-------- RECORDS SHOWN --------

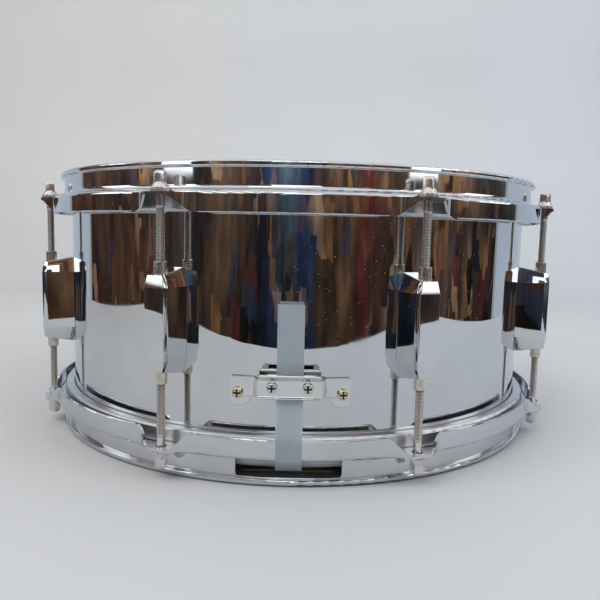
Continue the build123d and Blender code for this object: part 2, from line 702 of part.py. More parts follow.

--------
-------- RECORDS SHOWN --------

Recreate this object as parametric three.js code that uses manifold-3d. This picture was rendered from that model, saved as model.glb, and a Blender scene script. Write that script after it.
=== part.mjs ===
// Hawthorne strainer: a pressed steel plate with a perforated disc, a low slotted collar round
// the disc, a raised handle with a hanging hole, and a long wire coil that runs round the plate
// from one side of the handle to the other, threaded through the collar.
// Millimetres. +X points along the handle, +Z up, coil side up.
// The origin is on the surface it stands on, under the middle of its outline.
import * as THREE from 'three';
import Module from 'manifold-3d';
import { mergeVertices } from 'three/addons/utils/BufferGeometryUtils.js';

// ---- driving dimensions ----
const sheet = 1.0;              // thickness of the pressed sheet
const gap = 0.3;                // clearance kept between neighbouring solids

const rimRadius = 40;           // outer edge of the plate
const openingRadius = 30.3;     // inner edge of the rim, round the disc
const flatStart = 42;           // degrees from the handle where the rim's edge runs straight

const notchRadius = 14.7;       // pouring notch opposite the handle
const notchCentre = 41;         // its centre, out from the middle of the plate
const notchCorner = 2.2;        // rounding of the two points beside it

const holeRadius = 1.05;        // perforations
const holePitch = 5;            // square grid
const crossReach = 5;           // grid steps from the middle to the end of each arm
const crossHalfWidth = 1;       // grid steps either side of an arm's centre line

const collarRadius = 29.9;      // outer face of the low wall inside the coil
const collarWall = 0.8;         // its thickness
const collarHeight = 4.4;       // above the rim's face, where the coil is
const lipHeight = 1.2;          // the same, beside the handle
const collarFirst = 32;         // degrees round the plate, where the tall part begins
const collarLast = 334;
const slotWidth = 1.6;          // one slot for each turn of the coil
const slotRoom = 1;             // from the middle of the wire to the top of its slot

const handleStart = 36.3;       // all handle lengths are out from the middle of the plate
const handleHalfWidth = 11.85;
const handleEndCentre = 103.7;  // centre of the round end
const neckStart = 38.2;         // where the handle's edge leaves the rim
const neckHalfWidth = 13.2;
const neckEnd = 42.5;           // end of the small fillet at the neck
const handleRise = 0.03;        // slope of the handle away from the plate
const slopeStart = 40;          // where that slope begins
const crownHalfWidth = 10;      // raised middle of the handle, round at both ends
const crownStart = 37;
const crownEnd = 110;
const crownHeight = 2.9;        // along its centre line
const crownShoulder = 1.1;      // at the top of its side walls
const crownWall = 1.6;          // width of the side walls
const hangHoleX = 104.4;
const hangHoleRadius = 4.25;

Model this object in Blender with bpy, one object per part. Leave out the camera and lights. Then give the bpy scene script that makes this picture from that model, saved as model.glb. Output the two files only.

--------

Pick out each line above that includes "this" and show it.

Continue the build123d and Blender code for this object: part 2, from line 702 of part.py. More parts follow.
Recreate this object as parametric three.js code that uses manifold-3d. This picture was rendered from that model, saved as model.glb, and a Blender scene script. Write that script after it.
Model this object in Blender with bpy, one object per part. Leave out the camera and lights. Then give the bpy scene script that makes this picture from that model, saved as model.glb. Output the two files only.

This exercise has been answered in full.